Jim Rutledge - EVP & CFO
Thank you.
Operator
Our next question comes from Ted Kundtz, with Needham & Co. Please proceed with your question.
Ted Kundtz - Analyst
Yes, hello, Alan and Jim. A couple of questions for you. Have you guys quantified the impact of an oil price change on your business, like for every $10 change in the price of oil what that does for you one way or the other?
Jim Rutledge - EVP & CFO
You know, one of the things that we -- with the fuel surcharge that we have, we -- that pretty much from an EBITDA standpoint covers us. So, in other words, we have, obviously, increases in our diesel usage during the quarter due to our transportation fleet, and the oil price works into our utility spending, our travel spending and some of the materials and supplies that we buy. So the way we look at this is that our recovery fee that we have as part of our revenues pretty much offsets that. So, really, to some degree we're indifferent right now, clearly, with these changes in the oil price.
Ted Kundtz - Analyst
Okay. So not much of a bottom-line impact one way or the other.
Jim Rutledge - EVP & CFO
Yes, bottom line.
Ted Kundtz - Analyst
Yes.
Jim Rutledge - EVP & CFO
I mean, clearly it affects revenues. I mean, on the invoices are surcharges, so clearly our revenues come down. But then we have the savings on the diesel usage, etc.
Ted Kundtz - Analyst
Right. Okay. (Inaudible). Does this affect the thoughts of these captives closing their facilities at all any sooner or later if their fuel charges are changing? One of the economic incentives there is for them to get out of the business, turn it over to you guys. Do you see any change in that thinking? And maybe you could update us a little bit on those captives out there.

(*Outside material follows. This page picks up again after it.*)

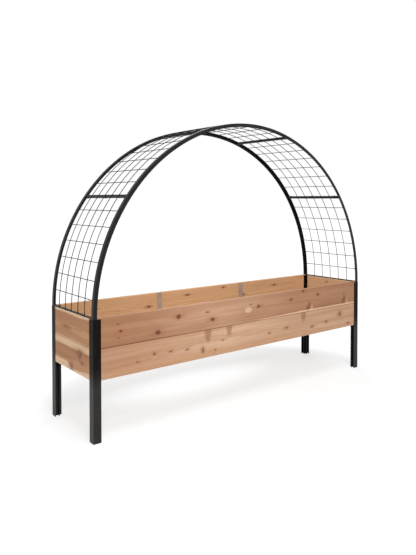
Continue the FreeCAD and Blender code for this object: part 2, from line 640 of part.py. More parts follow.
ledger_screw_places = []
foot_screw_places = []
ledger_face = half_length - size(WALL_INNER) - size("sizes.ledger_wall")
ledger_z = size(BOX_UNDERSIDE) + size(LEDGER_SCREW_RISE)
foot_z = size("sizes.leg_height") + size("sizes.bar_thickness")
for wall, x_side in (("left", -1), ("right", 1)):
    for step in (-1, 0, 1):
        y = step * size(BAR_SCREW_SPACING)
        ledger_screw_places.append(at(x_side * ledger_face, y, ledger_z, THROUGH[wall]))
        foot_screw_places.append(at(x_side * size(BAR_MIDDLE), y, foot_z, DOWNWARDS))
group("ledger_screws", wood_screw, ledger_screw_places)
group("foot_bar_screws", wood_screw, foot_screw_places)

pin_y = -(size(RAIL_FACE) + size("sizes.plaque_thickness"))
pin_z = size(SEAM) + size(PLAQUE_RISE)
pin_places = []
for side in (-1, 1):
    x = size("sizes.plaque_place") + side * size("sizes.pin_spacing") / 2
    pin_places.append(at(x, pin_y, pin_z, THROUGH["rear"]))
group("plaque_pins", plaque_pin, pin_places)

# Bolts pass through both bars of a joint, with the nut on the far side.
grip = 2 * size("sizes.bar_thickness")
nut_height = size("sizes.nut_height")
bolt_radius = size("sizes.bolt_diameter") / 2
bolt_long = grip + nut_height + size("sizes.bolt_end")
bolt_head = hexagon(size("sizes.bolt_head"), size("sizes.bolt_head_height"),
                    -size("sizes.bolt_head_height"))
bolt = bolt_head.fuse(Part.makeCylinder(bolt_radius, bolt_long)).removeSplitter()
nut_bore = Part.makeCylinder(size(BOLT_HOLE) / 2, nut_height)
nut = hexagon(size("sizes.bolt_head"), nut_height, 0).cut(nut_bore)

bolt_places = []
nut_places = []
for joint in range(1, panel_count):
    turn = FreeCAD.Rotation(Y_AXIS, -joint * size(PANEL_ANGLE))
    centre = FreeCAD.Placement(FreeCAD.Vector(0, 0, size("sizes.leg_height")), turn)
    for y in BOLT_PLACES:
        seat = FreeCAD.Vector(size(BAR_MIDDLE), size(y), -size("sizes.bar_thickness"))
        bolt_places.append(centre.multiply(FreeCAD.Placement(seat, NO_TURN)))
        seat = FreeCAD.Vector(size(BAR_MIDDLE), size(y), size("sizes.bar_thickness"))
        nut_places.append(centre.multiply(FreeCAD.Placement(seat, NO_TURN)))
group("trellis_bolts", bolt, bolt_places)
group("trellis_nuts", nut, nut_places)

# ---------------------------------------------------------------- check and write
doc.recompute()
for item in doc.Objects:
    if "Invalid" in item.State or "Error" in item.State:
        raise RuntimeError(item.Label + " did not compute: " + ", ".join(item.State))
for piece in parts:
    if piece.Shape.isNull() or not piece.Shape.isValid():
        raise RuntimeError(piece.Label + " has no valid shape")
for piece in parts:
    piece.Shape.exportStep(f"parts/{piece.Label}.step")
    box = piece.Shape.BoundBox
    print(f"{piece.Label:26s} {len(piece.Shape.Solids):2d} solids {piece.Shape.Volume:12.0f} mm3  "
          f"x {box.XMin:8.1f} {box.XMax:8.1f}  y {box.YMin:7.1f} {box.YMax:7.1f}  "
          f"z {box.ZMin:7.1f} {box.ZMax:7.1f}")
print(len(parts), "pieces")
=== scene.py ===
# %% [markdown]
# # A raised cedar planter with an arched trellis
#
# The object is a long cedar box on four steel corner legs. A half circle of five welded
# mesh panels stands in the legs and spans the box. The measured construction already
# exists as a frame of named pieces at their real size. This lesson gives the frame its
# looks: wood with grain and knots, powder-coated steel, round mesh wires, screws, light.
#
# Everything is in metres, apart from the marks on a board, which are in millimetres from
# its centre. X runs along the box, Y from its front to its rear, Z up.

# %% Load the measured frame
import math

import bmesh
import bpy
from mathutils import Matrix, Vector


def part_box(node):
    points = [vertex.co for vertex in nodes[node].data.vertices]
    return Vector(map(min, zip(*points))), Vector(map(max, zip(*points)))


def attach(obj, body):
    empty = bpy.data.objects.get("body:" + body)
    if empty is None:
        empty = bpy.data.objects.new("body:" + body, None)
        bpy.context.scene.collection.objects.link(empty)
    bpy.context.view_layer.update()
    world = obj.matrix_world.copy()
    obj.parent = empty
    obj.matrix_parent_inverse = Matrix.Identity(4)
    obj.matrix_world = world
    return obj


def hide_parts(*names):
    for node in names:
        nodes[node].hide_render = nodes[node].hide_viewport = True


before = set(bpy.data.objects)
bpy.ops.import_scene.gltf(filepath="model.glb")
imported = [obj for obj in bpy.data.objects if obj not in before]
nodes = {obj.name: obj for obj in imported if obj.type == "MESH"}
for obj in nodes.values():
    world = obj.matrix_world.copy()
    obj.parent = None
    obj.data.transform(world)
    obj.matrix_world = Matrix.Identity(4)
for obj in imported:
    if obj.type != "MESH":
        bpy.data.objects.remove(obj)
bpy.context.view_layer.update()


# %% [markdown]
# ## Camera
#
# The legs, the box's corners and the arch fix where the camera stood: about four metres
# away, a little above the box, 38 degrees round from the front. The upright lines stay
# parallel, so the camera is nearly level and the picture is framed by a lens shift, as
# with a view camera. A tilted camera would frame it too, but the legs would converge.

# %% Place the camera
FRAME_HEIGHT = 555  # pixels along the picture's long side
LENS_AXIS_ROW = 213.8  # picture row that the lens axis falls on
FOCAL_PIXELS = 564.4
SENSOR = 36.0  # millimetres along the long side
EYE = Vector((-2.715, -3.240, 1.420))
YAW = math.radians(38.33)  # from +Y towards +X
PITCH = math.radians(-1.44)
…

Alan S. McKim - President & CEO
Yes, we've seen -- I think we're at three now of the five that I had mentioned, and I still believe there's a couple more that are still on that decisionmaking process. And clearly, as natural gas is now down in that $6, $6.50 range, I think the pressure is not as great as when it was in the $10, $11. But fuel cost in general has a big impact on, certainly, their decisionmaking, as well as environmental expenditures on those sites. So we still think there's an opportunity there, both in the short term on those two and even on a longer term. And I think it's one of the reasons why our utilization is still pretty good this year even with the additional 21,000 or so tons that we've added.
Ted Kundtz - Analyst
Yes. Can you say what you've picked up from those folks in terms of capacity with tonnage?
Alan S. McKim - President & CEO
You know, I know we've got one client, for example, 20 million pounds, so what's that? So it's quite a bit of material, a lower price material, a material that we're actually using as a fuel supplement, too, so it's lowering our energy cost. So that's one unit that went down that really helped us. I think probably overall maybe about 20,000 tons, I would say, is probably a good number to use.
Ted Kundtz - Analyst
Okay.
Alan S. McKim - President & CEO
So we're getting some business.
Ted Kundtz - Analyst
Okay. Terrific. Thank you.
Alan S. McKim - President & CEO
Yes.
Alan S. McKim - President & CEO
Thank you, Ted.
Operator
There are no further questions in queue. I would like to turn the call back over to management for closing comments.
Alan S. McKim - President & CEO
Well, thanks, everyone, for your call and your questions and for being on the call here, and we look forward to speaking with you at the end of the year and talk more about 2009 at that time. Thank you.
Operator
And that concludes our conference call. Thank you for joining us today.